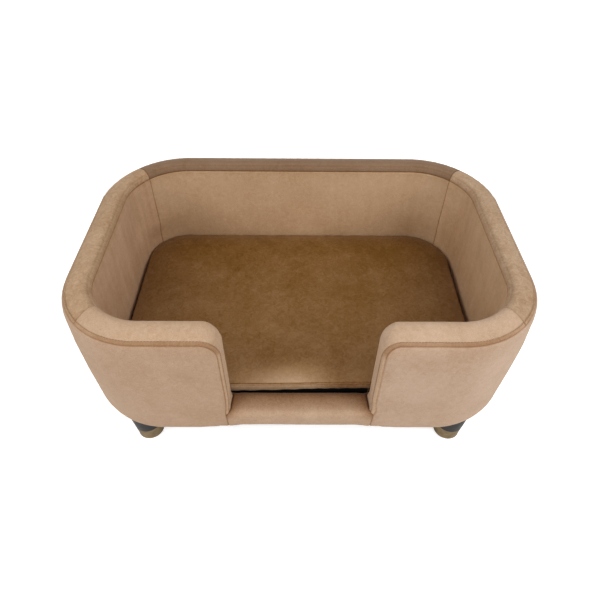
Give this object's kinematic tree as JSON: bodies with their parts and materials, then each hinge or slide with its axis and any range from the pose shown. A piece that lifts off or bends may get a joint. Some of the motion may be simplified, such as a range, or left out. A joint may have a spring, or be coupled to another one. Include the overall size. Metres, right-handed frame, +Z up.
{
  "type": "upholstered pet bed",
  "caption": "Rounded velvet pet bed on short tapered legs, with a low front entrance and a lift-out boxed cushion.",
  "frame": {"origin": "on the floor under the middle of the bed", "axes": "+X to the right seen from the entrance, +Y to the back wall, +Z up"},
  "size_m": [0.7, 0.467, 0.29],
  "materials": {
    "velvet": "short tan velvet pile",
    "cushion_velvet": "tan velvet, darker from above",
    "foam": "open-cell foam",
    "wadding": "polyester wadding",
    "hardboard": "plain hardboard",
    "plywood": "plain plywood",
    "timber": "planed softwood",
    "leg_finish": "charcoal lacquer, soft sheen",
    "antique_brass": "aged satin brass",
    "felt": "dense dark felt",
    "steel": "zinc-plated steel",
    "black_lining": "black non-woven fabric",
    "zip_tape": "woven zip tape",
    "zip_nylon": "nylon coil",
    "zip_metal": "aged metal"
  },
  "bodies": {
    "bed": {"band_back": "velvet", "band_front_left": "velvet", "band_front_right": "velvet", "band_left": "velvet", "band_right": "velvet", "base_board": "plywood", "dust_cover": "black_lining", "floor_lining": "black_lining", "frame_screws": "steel", "glide_back_left": "felt", "glide_back_right": "felt", "glide_front_left": "felt", "glide_front_right": "felt", "inner_foam_back": "foam", "inner_foam_left": "foam", "inner_foam_right": "foam", "inner_panel_back": "velvet", "inner_panel_left": "velvet", "inner_panel_right": "velvet", "inner_skin_back": "hardboard", "inner_skin_left": "hardboard", "inner_skin_right": "hardboard", "leg_back_left": "leg_finish", "leg_back_right": "leg_finish", "leg_bolts": "steel", "leg_front_left": "leg_finish", "leg_front_right": "leg_finish", "leg_nuts": "steel", "leg_tip_back_left": "antique_brass", "leg_tip_back_right": "antique_brass", "leg_tip_front_left": "antique_brass", "leg_tip_front_right": "antique_brass", "outer_panel_back": "velvet", "outer_panel_left": "velvet", "outer_panel_right": "velvet", "outer_skin_back": "hardboard", "outer_skin_left": "hardboard", "outer_skin_right": "hardboard", "rim_foam_back": "foam", "rim_foam_left": "foam", "rim_foam_right": "foam", "sill_foam": "foam", "sill_panel": "velvet", "sill_rail": "timber", "staples": "steel", "top_rail_back": "plywood", "top_rail_left": "plywood", "top_rail_right": "plywood", "wadding_back": "wadding", "wadding_left": "wadding", "wadding_right": "wadding", "wall_posts": "timber"},
    "cushion": {"cushion_boxing": "cushion_velvet", "cushion_foam": "foam", "cushion_top": "cushion_velvet", "cushion_underside": "black_lining", "zip_tapes": "zip_tape", "zip_teeth": "zip_nylon"},
    "zip_slider": {"zip_slider": "zip_metal"},
    "zip_pull": {"zip_pull": "zip_metal"}
  },
  "joints": [
    {"name": "cushion_lift", "type": "slide", "parent": "bed", "child": "cushion", "axis": [0, 0, 1], "range_m": [0, 0.35]},
    {"name": "zip_slide", "type": "slide", "parent": "cushion", "child": "zip_slider", "axis": [-1, 0, 0], "range_m": [0, 0.329]},
    {"name": "zip_pull_swing", "type": "hinge", "parent": "zip_slider", "child": "zip_pull", "pos_m": [0.1712, 0.186, 0.1069], "axis": [0, 0, -1], "range_deg": [0, 11]}
  ]
}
== == ==
- **Written request**
Count up the lines in the listing that hold the word "bodies", and give that number only.

- **Response below**
2